— BEGIN COLLECTED MATERIAL —

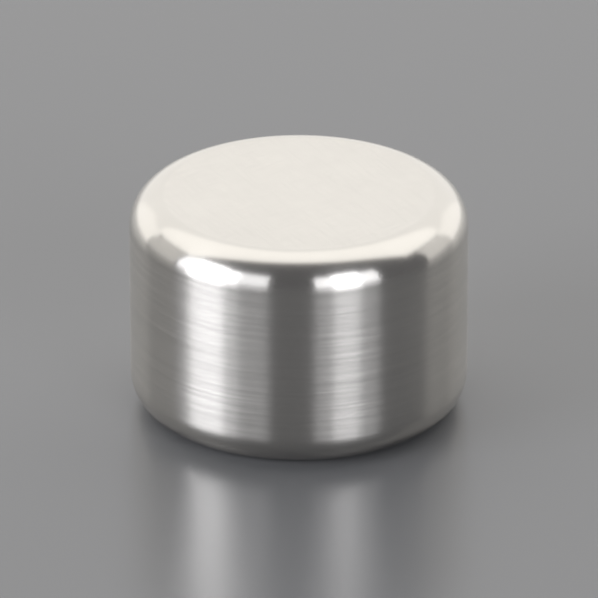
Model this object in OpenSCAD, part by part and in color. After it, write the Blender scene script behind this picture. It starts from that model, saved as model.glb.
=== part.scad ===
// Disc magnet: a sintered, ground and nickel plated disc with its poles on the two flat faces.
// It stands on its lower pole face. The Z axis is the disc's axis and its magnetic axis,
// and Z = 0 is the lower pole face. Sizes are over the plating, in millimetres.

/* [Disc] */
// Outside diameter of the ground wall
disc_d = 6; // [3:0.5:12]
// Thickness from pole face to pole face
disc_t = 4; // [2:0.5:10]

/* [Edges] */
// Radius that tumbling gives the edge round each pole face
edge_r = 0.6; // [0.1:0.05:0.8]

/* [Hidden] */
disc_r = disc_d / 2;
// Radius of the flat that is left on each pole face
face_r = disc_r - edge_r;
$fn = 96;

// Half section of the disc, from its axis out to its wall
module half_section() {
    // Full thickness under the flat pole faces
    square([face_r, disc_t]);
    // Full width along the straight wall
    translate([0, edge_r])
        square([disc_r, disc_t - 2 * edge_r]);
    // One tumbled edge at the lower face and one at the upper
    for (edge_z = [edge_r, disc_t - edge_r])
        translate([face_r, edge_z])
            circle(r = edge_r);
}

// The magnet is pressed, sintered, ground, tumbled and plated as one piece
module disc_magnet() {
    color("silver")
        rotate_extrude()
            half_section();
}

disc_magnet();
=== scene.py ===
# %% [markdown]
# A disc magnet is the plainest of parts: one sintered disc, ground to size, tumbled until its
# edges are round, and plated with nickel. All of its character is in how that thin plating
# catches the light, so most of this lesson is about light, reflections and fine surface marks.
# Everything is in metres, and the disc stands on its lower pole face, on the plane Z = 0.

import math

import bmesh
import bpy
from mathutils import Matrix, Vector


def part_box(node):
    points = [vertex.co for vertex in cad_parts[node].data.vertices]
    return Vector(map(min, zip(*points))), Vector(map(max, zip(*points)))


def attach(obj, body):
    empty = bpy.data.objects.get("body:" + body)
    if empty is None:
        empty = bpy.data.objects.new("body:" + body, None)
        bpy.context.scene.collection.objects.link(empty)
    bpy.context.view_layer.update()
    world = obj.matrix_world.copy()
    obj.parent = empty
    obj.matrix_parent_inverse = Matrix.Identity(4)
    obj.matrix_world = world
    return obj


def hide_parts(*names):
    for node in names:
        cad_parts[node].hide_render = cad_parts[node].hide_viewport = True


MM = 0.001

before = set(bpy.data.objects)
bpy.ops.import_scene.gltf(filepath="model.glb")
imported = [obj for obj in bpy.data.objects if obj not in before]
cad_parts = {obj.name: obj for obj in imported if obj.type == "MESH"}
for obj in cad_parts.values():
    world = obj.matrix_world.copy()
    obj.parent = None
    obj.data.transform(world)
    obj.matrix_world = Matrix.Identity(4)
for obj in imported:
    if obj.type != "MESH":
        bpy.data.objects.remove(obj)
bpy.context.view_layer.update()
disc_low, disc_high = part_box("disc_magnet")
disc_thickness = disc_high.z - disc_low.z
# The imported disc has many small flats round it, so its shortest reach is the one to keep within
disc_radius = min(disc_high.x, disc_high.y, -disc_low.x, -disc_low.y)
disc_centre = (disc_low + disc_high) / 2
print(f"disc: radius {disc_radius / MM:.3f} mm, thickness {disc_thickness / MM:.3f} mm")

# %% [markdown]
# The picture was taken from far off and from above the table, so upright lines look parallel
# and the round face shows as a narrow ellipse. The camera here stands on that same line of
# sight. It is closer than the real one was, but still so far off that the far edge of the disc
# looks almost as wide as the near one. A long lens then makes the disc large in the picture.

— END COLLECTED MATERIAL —

**INSTRUCTION:** Repeat the data above exactly.

**RESULT BELOW:**
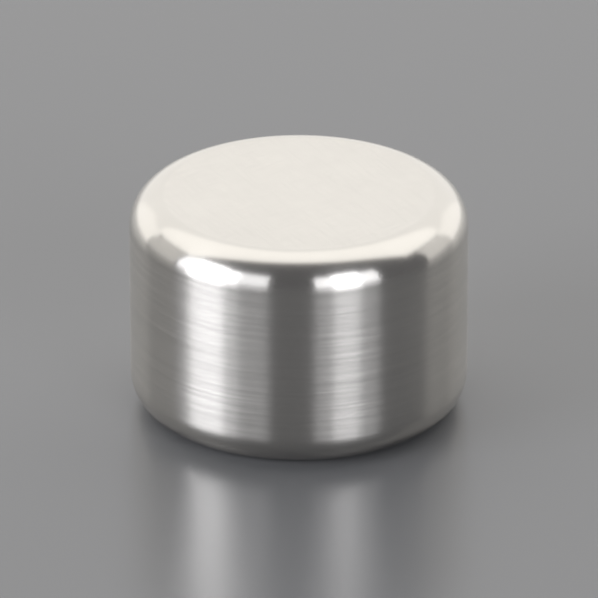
Model this object in OpenSCAD, part by part and in color. After it, write the Blender scene script behind this picture. It starts from that model, saved as model.glb.
=== part.scad ===
// Disc magnet: a sintered, ground and nickel plated disc with its poles on the two flat faces.
// It stands on its lower pole face. The Z axis is the disc's axis and its magnetic axis,
// and Z = 0 is the lower pole face. Sizes are over the plating, in millimetres.

/* [Disc] */
// Outside diameter of the ground wall
disc_d = 6; // [3:0.5:12]
// Thickness from pole face to pole face
disc_t = 4; // [2:0.5:10]

/* [Edges] */
// Radius that tumbling gives the edge round each pole face
edge_r = 0.6; // [0.1:0.05:0.8]

/* [Hidden] */
disc_r = disc_d / 2;
// Radius of the flat that is left on each pole face
face_r = disc_r - edge_r;
$fn = 96;

// Half section of the disc, from its axis out to its wall
module half_section() {
    // Full thickness under the flat pole faces
    square([face_r, disc_t]);
    // Full width along the straight wall
    translate([0, edge_r])
        square([disc_r, disc_t - 2 * edge_r]);
    // One tumbled edge at the lower face and one at the upper
    for (edge_z = [edge_r, disc_t - edge_r])
        translate([face_r, edge_z])
            circle(r = edge_r);
}

// The magnet is pressed, sintered, ground, tumbled and plated as one piece
module disc_magnet() {
    color("silver")
        rotate_extrude()
            half_section();
}

disc_magnet();
=== scene.py ===
# %% [markdown]
# A disc magnet is the plainest of parts: one sintered disc, ground to size, tumbled until its
# edges are round, and plated with nickel. All of its character is in how that thin plating
# catches the light, so most of this lesson is about light, reflections and fine surface marks.
# Everything is in metres, and the disc stands on its lower pole face, on the plane Z = 0.

import math

import bmesh
import bpy
from mathutils import Matrix, Vector


def part_box(node):
    points = [vertex.co for vertex in cad_parts[node].data.vertices]
    return Vector(map(min, zip(*points))), Vector(map(max, zip(*points)))


def attach(obj, body):
    empty = bpy.data.objects.get("body:" + body)
    if empty is None:
        empty = bpy.data.objects.new("body:" + body, None)
        bpy.context.scene.collection.objects.link(empty)
    bpy.context.view_layer.update()
    world = obj.matrix_world.copy()
    obj.parent = empty
    obj.matrix_parent_inverse = Matrix.Identity(4)
    obj.matrix_world = world
    return obj


def hide_parts(*names):
    for node in names:
        cad_parts[node].hide_render = cad_parts[node].hide_viewport = True


MM = 0.001

before = set(bpy.data.objects)
bpy.ops.import_scene.gltf(filepath="model.glb")
imported = [obj for obj in bpy.data.objects if obj not in before]
cad_parts = {obj.name: obj for obj in imported if obj.type == "MESH"}
for obj in cad_parts.values():
    world = obj.matrix_world.copy()
    obj.parent = None
    obj.data.transform(world)
    obj.matrix_world = Matrix.Identity(4)
for obj in imported:
    if obj.type != "MESH":
        bpy.data.objects.remove(obj)
bpy.context.view_layer.update()
disc_low, disc_high = part_box("disc_magnet")
disc_thickness = disc_high.z - disc_low.z
# The imported disc has many small flats round it, so its shortest reach is the one to keep within
disc_radius = min(disc_high.x, disc_high.y, -disc_low.x, -disc_low.y)
disc_centre = (disc_low + disc_high) / 2
print(f"disc: radius {disc_radius / MM:.3f} mm, thickness {disc_thickness / MM:.3f} mm")

# %% [markdown]
# The picture was taken from far off and from above the table, so upright lines look parallel
# and the round face shows as a narrow ellipse. The camera here stands on that same line of
# sight. It is closer than the real one was, but still so far off that the far edge of the disc
# looks almost as wide as the near one. A long lens then makes the disc large in the picture.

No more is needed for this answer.